In a rising (bull) market, our optimism, and the excitement of rising values, can lead us to think that we will continue, or start, making gains easily. Fuelled by feelings of hope and greed, we may increase our level of risk just when prices have already risen significantly, investing more at precisely the time we should be cautious.
Conversely, when markets are regressing, we may be presented with strong buying opportunities. However, anxiety, fear and panic can prevent us from investing, and in some cases are enough to drive us to exit the markets – at precisely the wrong point in time, when prices are at lows.

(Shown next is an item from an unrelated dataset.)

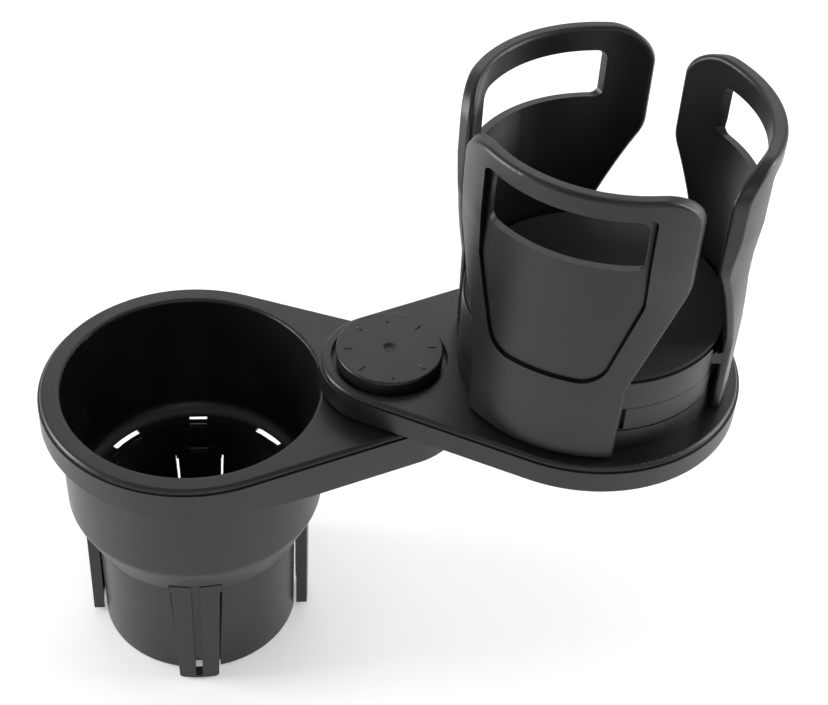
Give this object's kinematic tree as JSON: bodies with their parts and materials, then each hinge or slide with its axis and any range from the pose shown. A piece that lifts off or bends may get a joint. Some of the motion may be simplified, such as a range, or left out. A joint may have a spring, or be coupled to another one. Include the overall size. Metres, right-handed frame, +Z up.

There are fascinating examples of this cycle, repeated over many decades, from the 2008 Global Financial Crisis all the way back to the Dutch tulip bulb market bubble in the 1630s, also known as “tulip mania”, one of the most famous market bubbles and crashes of all time.
By understanding this cycle of market emotions, we may be able to better take advantage of investment opportunities while potentially mitigating risks.
As well as this simplified cycle of emotions, there are biases that can affect our decision-making processes in both strong and weak markets. It’s important to be conscious of how your emotions may be playing into behaviours when buying, selling or reviewing your investments.
1. Anchoring bias
Faced with making a decision, we often use an “anchor” or focal point as a reference to guide our choices. Psychologists have found that we tend to lean heavily on the very first piece of information we learn (the “anchor”), regardless of how accurate that information turns out to be.
If you catch yourself relying on your anchor too much, step back and consider all of the available information before making your decision.
2. Overconfidence bias
Confidence is generally to be valued as a human trait, but when it veers into overconfidence, the result can be the “overconfidence bias”, whereby we overestimate our abilities and underestimate our weaknesses.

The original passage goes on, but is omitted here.